Type of grant: Pheromones; biorationals; microbials; conventional pesticides

Project location(s): Research location: Wayne Co. (Sodus and Williamson, NY)

Applicability: All of NY

Abstract: The effectiveness of three different treatments were compared in the control of infestations and damage by peachtree borer (PTB) and lesser peachtree borer (LPTB) in commercial peach orchards: (1) pheromone disruption dispensers combined with directed trunk insecticide applications; (2) pheromone disruption dispensers only; (3) directed trunk insecticide applications only. Pheromone dispensers were placed in blocks (2—3 acres) of peaches on two farms in Wayne Co., and insecticide treatments were applied to single-tree plots in each block.
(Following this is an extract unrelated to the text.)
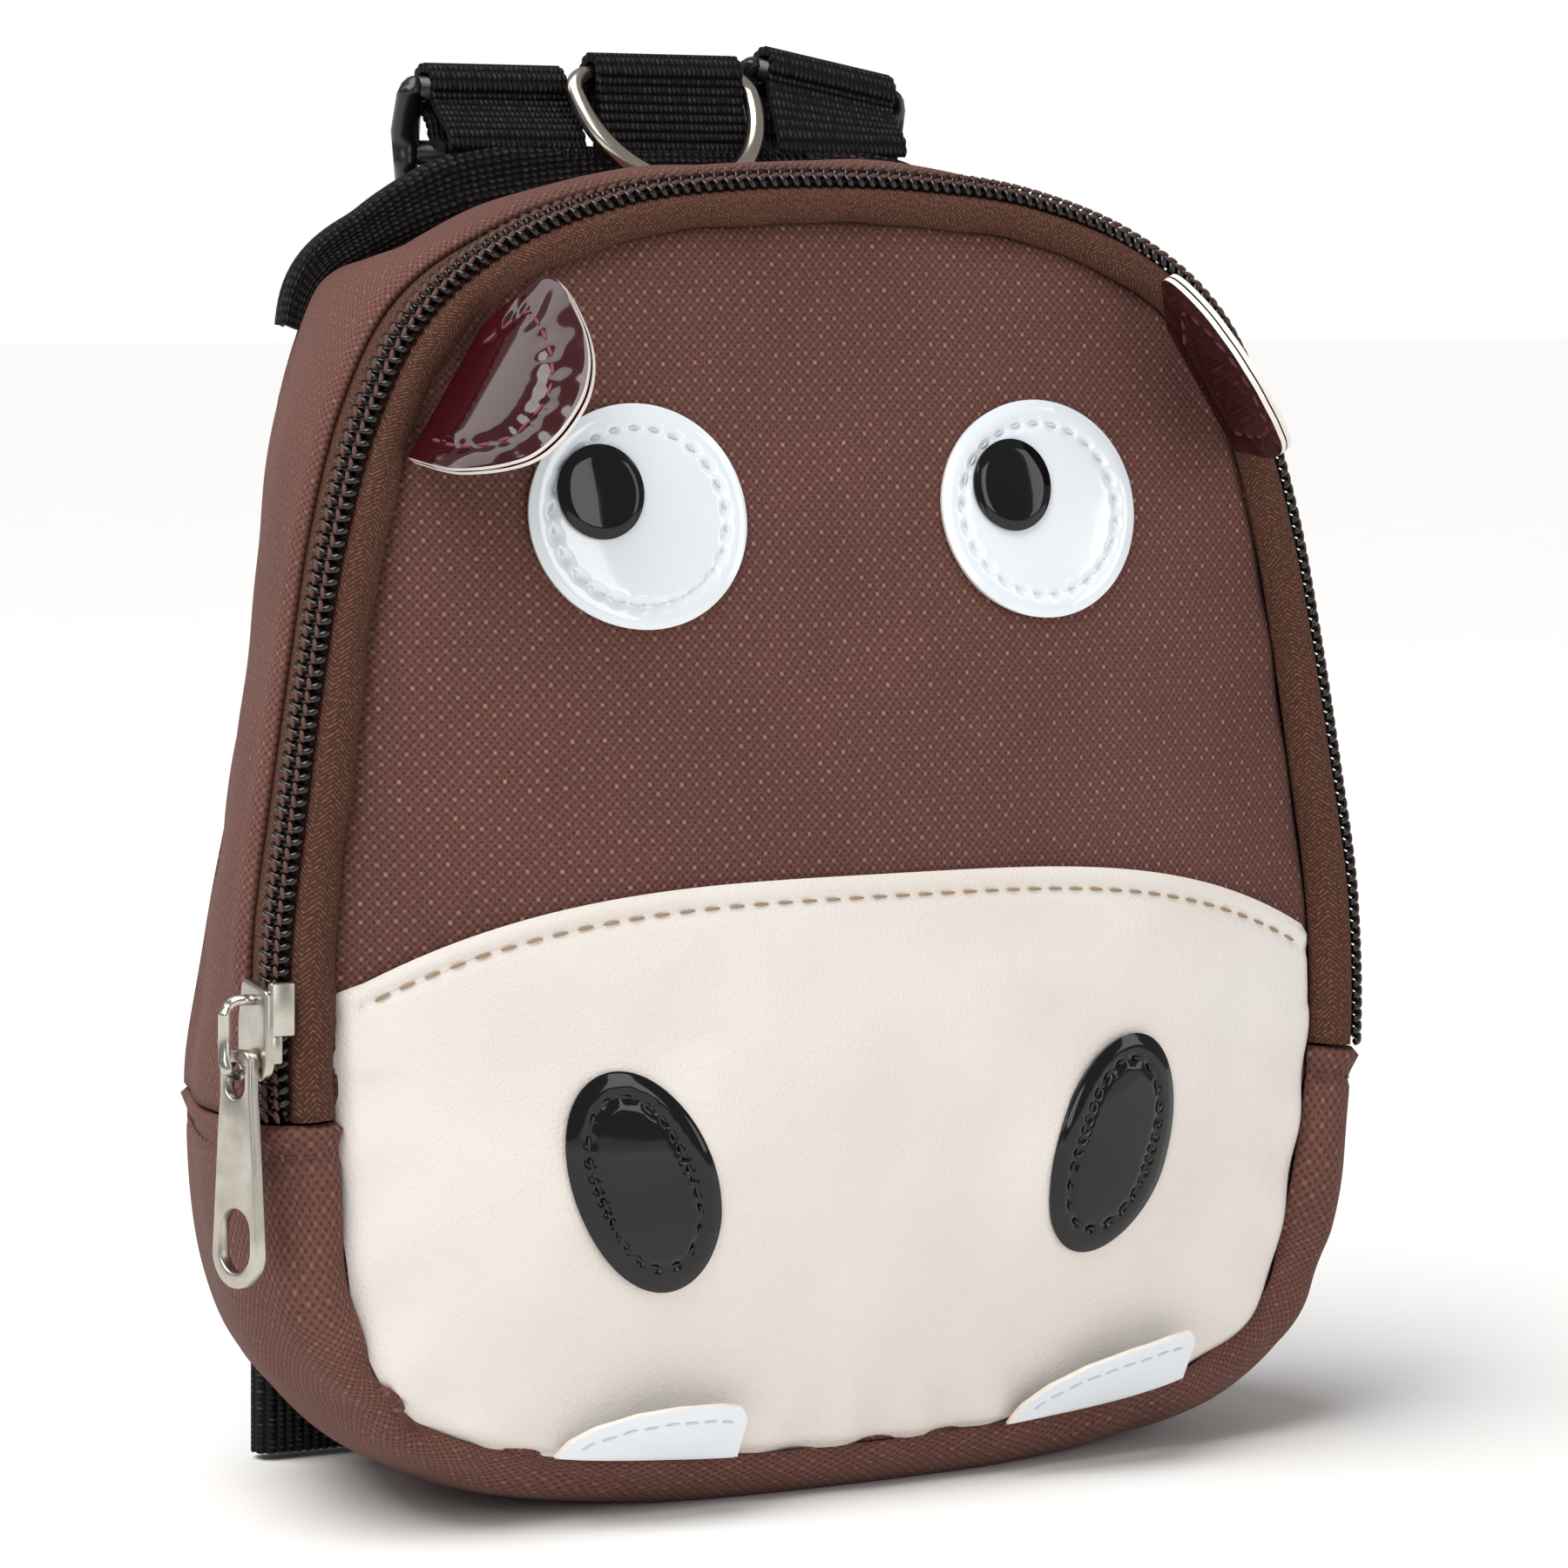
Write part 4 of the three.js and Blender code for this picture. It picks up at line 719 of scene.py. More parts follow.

These insecticide sprays were also applied to comparable trees in another planting at each farm not containing the pheromone dispensers. The effectiveness of the different treatments was evaluated by comparing adult male trap catches in pheromone traps in each block, postharvest excavating around the trunks to search for borers and damage in the fall, and enclosing infested cankers with sleeve cages to assess adult emergence at the end of the season. Pheromone trap catches of both borer species were completely supressed by the pheromone dispensers in the disrupted plots. Fall 2000 trunk inspection revealed no damage attributable to PTB infestation in either the test trees or the untreated checks. In 2001, very low levels of damage were found in all plots, but there were no treatment differences. On unsprayed trees caged during 2001, higher numbers of LPTB pupal cases were found in non-disrupted peach blocks than in blocks treated with pheromones. Damaged areas on sprayed vs. unsprayed trees will be caged in 2002. Results will be used to assess the advisability of using pheromone mating disruption as a borer management strategy in commercial peach orchards.